I'm a bit scatterbrained. I should probably add that Sachsaywamán was the dominant Incan fortress guarding Cusco (their capitol city and the center of the Incan world) from invaders. It didn't work out so well against the Spanish... It housed the valley's army, clergymen, and nobility. When Sachsaywamán fell, so did Cusco.

After viewing the ruins nearest Cusco, we boarded a minibus (not a combi) for Pisac. We ate lunch there - nothing spectacular, and priced for rich tourists - and then hired a car to take us out to the ruins for a couple of hours. Pisac is breathtaking in its enormity; it's an entire complex of ruins, tombs, and agricultural terraces (as opposed to all of the other 'one hit wonders' we saw this morning). It has an entire mountain side of terracing, a fortress (maybe two?), Incan toilets, a ferrous cliff-face full of grave-crannies, and a breathtaking view of the valley below.

1) The Ballsy Tour

2) The small holes are tombs with bodies inserted into them.

3) The valley of Pisac

4) Part of the ruins and a glimpse of the terraces.

Brice took the 'ballsy tour' and I took the 'pussy tour.' We still met at our designated finishing spot on time, but Brice had to do a good bit of free-climbing and hill-side scrambling, while I kept to the somewhat more visible trails in an attempt to save my feet for Machu Picchu. When we finished with Pisac, we took another minibus to Urubamba, travel hub of the Sacred Valley, and then caught a cheap collectivo to Ollantaytambo.
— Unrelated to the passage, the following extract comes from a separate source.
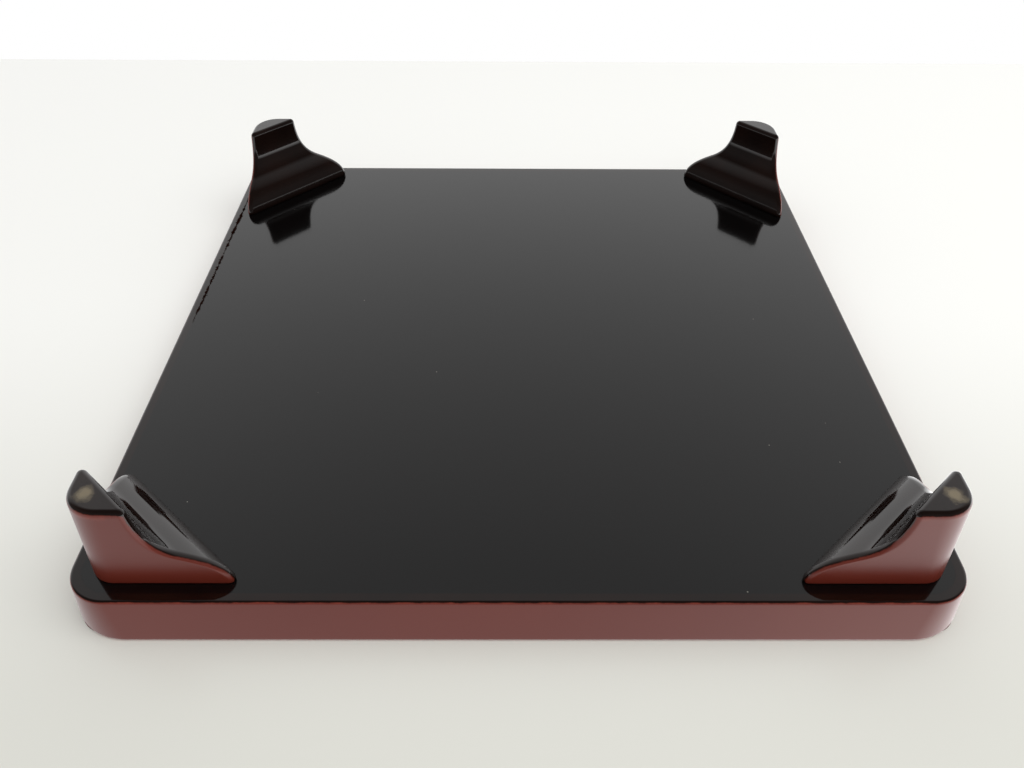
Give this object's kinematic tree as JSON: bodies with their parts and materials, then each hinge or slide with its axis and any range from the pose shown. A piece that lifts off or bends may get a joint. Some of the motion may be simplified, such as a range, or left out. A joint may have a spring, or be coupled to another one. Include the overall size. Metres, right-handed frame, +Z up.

The town of Ollanta, as it is popularly called, consists primarily of a Plaza de Armas, a quaintly cobbled side street (where we were staying at Inca Wassai hostel), a train station, and the massive Inca fortress sitting right outside my front door (literally). Tomorrow we're going to tour the ruins here, and then board a train for Aguas Calientes - the starting point for excursions to Machu Picchu. Right now Brice is trimming his nails and licking his wounds; we made paper boats to race in an ancient-looking drain after dinner, and my half-crumpled boat trounced his sleek, properly folded one in the final stretch to the shock and awe of all involved. I am the paper boat champion! You will bow down before me!


Brice said...

You loved the inside of that church thing, with its churchness, and its old temple in other parts, and that mural you were enthralled with.

Also, your boat sucked.

Ray Yaegle said...

MY BOAT WAS AWESOME. Them's fightin' words.